South American independence: During the 1800s, South American countries began rebelling and fighting for independence. Eventually, all except French Guyana were successful. Because wealthy plantation owners still held most of the power in these areas, however, living conditions didn’t immediately improve.

Simon Bolivar and Jose de San Martin: The leaders of the successful South American wars for independence. Though both wanted all of the newly independent countries to unite into a single South American nation (like the United States), this did not happen. Instead, leaders from the wealthier classes fought for power over the working classes. They also did not trust Bolivar, who wanted to reign over South America as its king.

The Modern Era (1900 to the Present)

Overview of South America in modern times: During the 1900s, South America experienced many civil wars as well as wars for independence. Freedom fighters prevailed over colonialism in most of the areas that had not achieved independence in the 1800s; however, many of these new governments were oppressive dictatorships.

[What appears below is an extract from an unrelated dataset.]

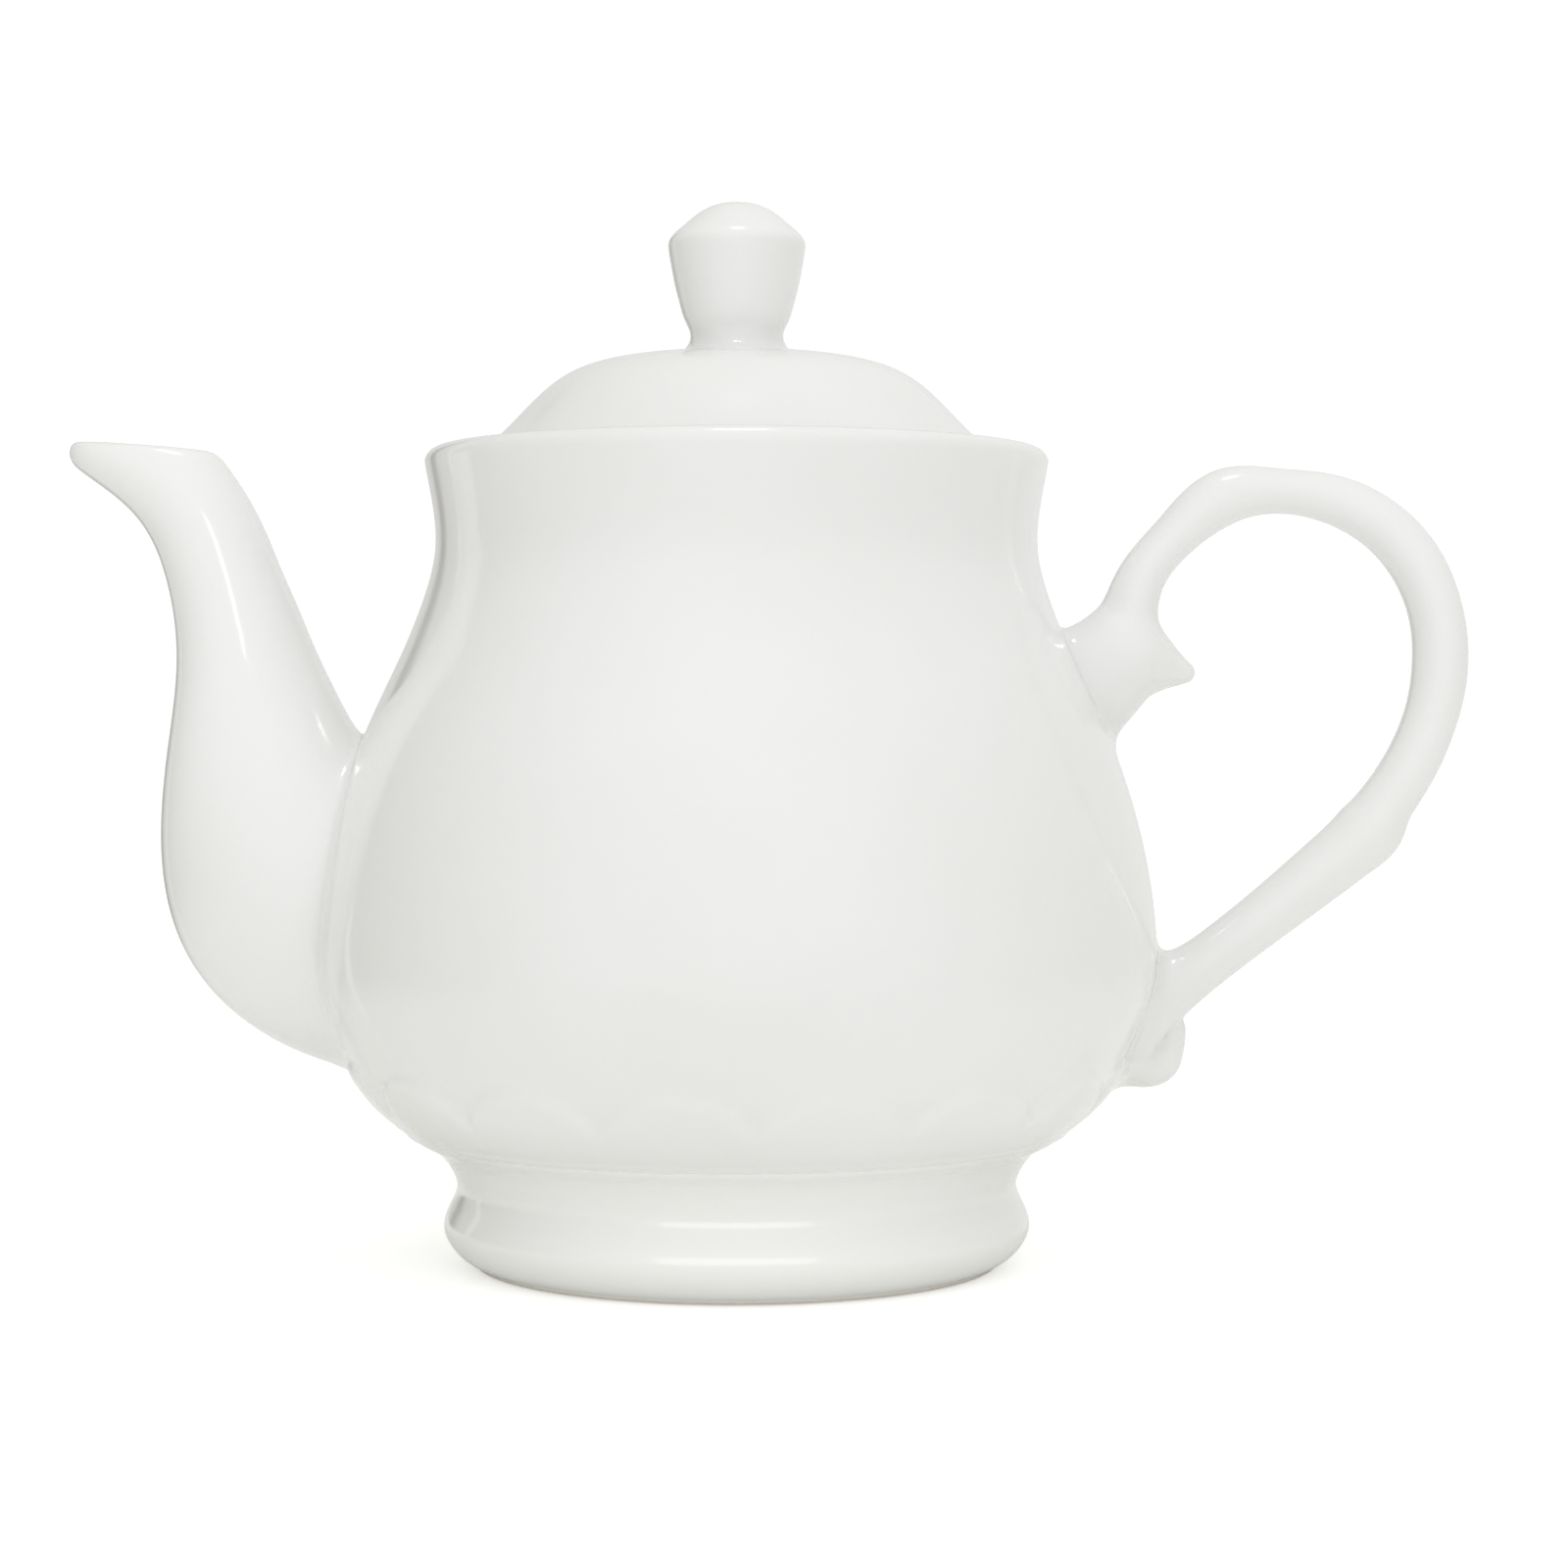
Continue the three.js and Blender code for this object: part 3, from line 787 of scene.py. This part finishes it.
floor_mesh = bpy.data.meshes.new("floor")
floor_mesh.from_pydata([(-6, -6, 0), (6, -6, 0), (6, 6, 0), (-6, 6, 0)], [], [(0, 1, 2, 3)])
floor = bpy.data.objects.new("floor", floor_mesh)
bpy.context.collection.objects.link(floor)
floor.location.z = -0.0002
paper = bpy.data.materials.new("paper")
paper.use_nodes = True
pn, pl = paper.node_tree.nodes, paper.node_tree.links
pn["Principled BSDF"].inputs["Base Color"].default_value = (0.9, 0.9, 0.88, 1)
pn["Principled BSDF"].inputs["Roughness"].default_value = 0.9
pn["Principled BSDF"].inputs["Specular IOR Level"].default_value = 0.1
pn["Principled BSDF"].inputs["Emission Color"].default_value = (1, 1, 1, 1)
pn["Principled BSDF"].inputs["Emission Strength"].default_value = 0.07
direct = pn.new("ShaderNodeLightPath")
glow = pn.new("ShaderNodeEmission")
place = pn.new("ShaderNodeTexCoord")
away = pn.new("ShaderNodeVectorMath")
away.operation = "LENGTH"
fade = pn.new("ShaderNodeMapRange")
fade.interpolation_type = "SMOOTHSTEP"
fade.inputs["From Min"].default_value = 0.05
fade.inputs["From Max"].default_value = 0.45
gone = pn.new("ShaderNodeBsdfTransparent")
near = pn.new("ShaderNodeMixShader")
white = pn.new("ShaderNodeAddShader")
glow.inputs["Strength"].default_value = 0.34
both = pn.new("ShaderNodeMixShader")
pl.new(place.outputs["Object"], away.inputs[0])
pl.new(away.outputs["Value"], fade.inputs["Value"])
pl.new(fade.outputs["Result"], near.inputs["Fac"])
pl.new(pn["Principled BSDF"].outputs["BSDF"], near.inputs[1])
pl.new(gone.outputs["BSDF"], near.inputs[2])
pl.new(pn["Principled BSDF"].outputs["BSDF"], white.inputs[0])
pl.new(glow.outputs["Emission"], white.inputs[1])
pl.new(direct.outputs["Is Camera Ray"], both.inputs["Fac"])
pl.new(near.outputs["Shader"], both.inputs[1])
pl.new(white.outputs["Shader"], both.inputs[2])
pl.new(both.outputs["Shader"], pn["Material Output"].inputs["Surface"])
floor_mesh.materials.append(paper)

# The room: bright in front, dim at the sides and dimmest on the left, with a dark band and a thin bright one
# behind on the left. Camera rays see plain white instead.

ROOM_LIGHT = 0.945
ROOM_LEAN = (0.10, -0.17, -0.02)  # brighter towards this direction
SIDES = -0.34
CORNERS = 0.18
DARK_BAND = -0.45
BRIGHT_BAND = 0.5

world = bpy.data.worlds.new("studio")
scene.world = world
world.use_nodes = True
wn, wl = world.node_tree.nodes, world.node_tree.links
way = wn.new("ShaderNodeTexCoord").outputs["Generated"]


def sum_of(operation, *terms):
    """One socket that adds or multiplies up sockets and plain numbers."""
    total = terms[0]
    for term in terms[1:]:
        node = wn.new("ShaderNodeMath")
        node.operation = operation
        for socket, value in zip(node.inputs, (total, term)):
            if isinstance(value, (int, float)):
                socket.default_value = value
            else:
                wl.new(value, socket)
        total = node.outputs[0]
    return total


def lean(direction):
    """How far a direction in the room points along this one."""
    dot = wn.new("ShaderNodeVectorMath")
    dot.operation = "DOT_PRODUCT"
    dot.inputs[1].default_value = direction
    wl.new(way, dot.inputs[0])
    return dot.outputs["Value"]


def fall(socket, start, end):
    """1 where socket is under start, 0 over end, and smooth between."""
    edge = wn.new("ShaderNodeMapRange")
    edge.interpolation_type = "SMOOTHSTEP"
    edge.inputs["From Min"].default_value = start
    edge.inputs["From Max"].default_value = end
    edge.inputs["To Min"].default_value = 1
    edge.inputs["To Max"].default_value = 0
    wl.new(socket, edge.inputs["Value"])
    return edge.outputs["Result"]


def upright_band(azimuth, half_width, softness):
    """1 in a soft-edged upright band of the room, azimuth degrees round from the camera by the left."""
    a = math.radians(azimuth)
    off = sum_of("ABSOLUTE", lean((math.cos(a), -math.sin(a), 0)), 0)
    ahead = sum_of("GREATER_THAN", lean((-math.sin(a), -math.cos(a), 0)), 0)
    band = fall(off, half_width - softness, half_width + softness)
    return sum_of("MULTIPLY", band, ahead, fall(z, 0.3, 0.6))


x, y, z = lean((1, 0, 0)), lean((0, 1, 0)), lean((0, 0, 1))
room = sum_of(
    "ADD", ROOM_LIGHT, lean(ROOM_LEAN), sum_of("MULTIPLY", x, x, SIDES), sum_of("MULTIPLY", x, y, CORNERS),
    sum_of("MULTIPLY", upright_band(148, 0.07, 0.05), DARK_BAND),
    sum_of("MULTIPLY", upright_band(128, 0.03, 0.02), BRIGHT_BAND),
)
warmth = wn.new("ShaderNodeMapRange")
warmth.inputs["From Min"].default_value = 0.35
warmth.inputs["From Max"].default_value = 0.95
wl.new(room, warmth.inputs["Value"])
hue = wn.new("ShaderNodeMix")
hue.data_type = "RGBA"
hue.inputs["A"].default_value = (1.0, 0.985, 0.90, 1)
hue.inputs["B"].default_value = (1, 1, 1, 1)
wl.new(warmth.outputs["Result"], hue.inputs["Factor"])
seen = wn.new("ShaderNodeLightPath")
tone = wn.new("ShaderNodeMix")
tone.data_type = "RGBA"
tone.inputs["B"].default_value = (1, 1, 1, 1)
wl.new(seen.outputs["Is Camera Ray"], tone.inputs["Factor"])
wl.new(hue.outputs["Result"], tone.inputs["A"])
pick = wn.new("ShaderNodeMix")
pick.data_type = "FLOAT"
pick.inputs["B"].default_value = 1.05
wl.new(seen.outputs["Is Camera Ray"], pick.inputs["Factor"])
wl.new(room, pick.inputs["A"])
wl.new(tone.outputs["Result"], wn["Background"].inputs["Color"])
wl.new(pick.outputs["Result"], wn["Background"].inputs["Strength"])


def softbox(name, at, towards, width, height, power, only=None):
    """A rectangular area light. With only, it lights just those pieces."""
    light = bpy.data.lights.new(name, "AREA")
    light.shape = "RECTANGLE"
    light.size, light.size_y = width, height
    light.energy = power
    lamp = bpy.data.objects.new(name, light)
    bpy.context.collection.objects.link(lamp)
    lamp.location = at
    aim = Vector(towards) - Vector(at)
    lamp.rotation_euler = aim.to_track_quat("-Z", "Y").to_euler()
    if only:
        lamp.light_linking.receiver_collection = bpy.data.collections.new(name)
        for piece in only:
            lamp.light_linking.receiver_collection.objects.link(piece)


softbox("overhead", at=(0.01, -0.16, 1.0), towards=(0, 0, 0.1), width=0.16, height=0.14, power=0.8)
softbox(
    "strip", at=(0.04, -0.8, 0.32), towards=(-0.08, 0, 0.1), width=0.09, height=0.26, power=0.22,
    only=[spout_piece],
)
softbox("low", at=(0, -0.7, 0.12), towards=(0, 0, 0.01), width=0.8, height=0.3, power=0.85, only=[foot_piece])

CAMERA_DIP = 1.01  # degrees that the camera looks down

camera_data = bpy.data.cameras.new("camera")
camera_data.sensor_width = 36
camera_data.lens = 76.5
camera_data.clip_start = 0.01
camera = bpy.data.objects.new("camera", camera_data)
bpy.context.collection.objects.link(camera)
camera.location = (AXIS_X + 0.00768, -0.544, 0.0875)
camera.rotation_euler = (math.radians(90 - CAMERA_DIP), 0, 0)
scene.camera = camera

U.S. intervention in South America: The U.S. intervened in several South American civil wars, backing the sides they believed were favorable to their interests. At various times, U.S. troops invaded Cuba, the Dominican Republic, Granada and Panama.

Fidel Castro: The anti-capitalist leader of Cuba for the last half of the 20th century who established communism there

The Bay of Pigs invasion: A planned, but aborted, U.S. invasion of Cuba through missile power. It occurred in the 1960s as part of U.S. attempts to thwart the spread of communism.

The Panama Canal treaty: The treaty signed by the Republic of Panama and the U.S. in the 1970s agreeing that Panama would regain control the Panama Canal Zone in the year 2000. Prior to this, in the early 1900s, the U.S. had backed a successful Panamanian independence movement in exchange for control of this zone. They then built this highly valuable canal, which provides the only shipping path through the Americas.

The Cuban missile crisis: A 1960s exchange between the U.S. and the communist-led Soviet Union in which both countries positioned nuclear missiles facing each other and the countries came close to initiating a nuclear war. The Soviet missile was located in Cuba, where the communist leader Fidel Castro had agreed to work with the Soviets in their Cold War attempts at intimidation. Castro believed that doing so might prevent U.S. attacks on Cuba as well.